SUMMARY: An employer-sponsored 401(k) is by far one of the most powerful tools for establishing and growing investments, no matter how much cash you have on hand. Here’s how to choose the best investment funds for your 401(k). 

An employer-sponsored 401(k) is by far one of the most powerful tools for establishing and growing investments, no matter how much cash you have on hand. But if you’re new to investing, it may seem like your employer has just handed you the keys to a space shuttle. How exactly do you drive this thing?

Although the obscure mix of names, acronyms and numbers can be daunting, there are simple strategies for choosing your 401(k) funds. 

Are you unfamiliar with what a 401(k) is or how it works? Start by reading this blog first. 

401(k) funds

Plan like the pros

Any financial professional will tell you that any investment strategy without a solid plan is an uphill battle. So where to begin?

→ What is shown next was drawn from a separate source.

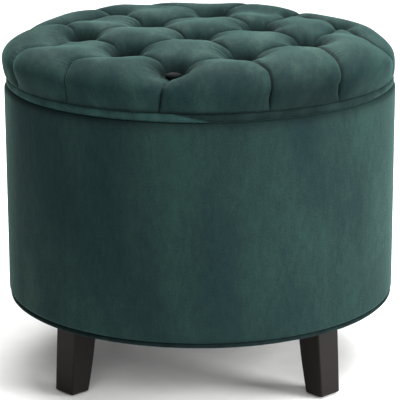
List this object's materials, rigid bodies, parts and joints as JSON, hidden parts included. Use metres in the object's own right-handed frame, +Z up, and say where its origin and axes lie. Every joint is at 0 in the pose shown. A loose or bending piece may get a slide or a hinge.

  • Ask questions. How much risk can you tolerate? What’s your time horizon (the number of years before you plan to retire)?
  • Allocate your assets. The answers to the questions above will determine where you put your 401(k) funds, which is a process that is also known as asset allocation. Take a hard look at asset performance at least twice a year and make strategic tweaks as needed. But tweak based on your personal goals rather than in response to market fluctuations.
  • Document everything, be it on a yellow legal pad, in a Google Sheet or in a note on your phone. A basic investment policy statement may be a helpful way to pull this all together, give guidance to your 401(k) manager, and provide some stability during times of market turmoil.

Your employer likely has tools that can help you navigate this planning process.

Choose your approach

One of the key benefits of a 401(k) is that a manager has done the work of evaluating the hundreds of possible funds in the market and narrowing the list down to a select group that meet certain criteria for overall performance and fees.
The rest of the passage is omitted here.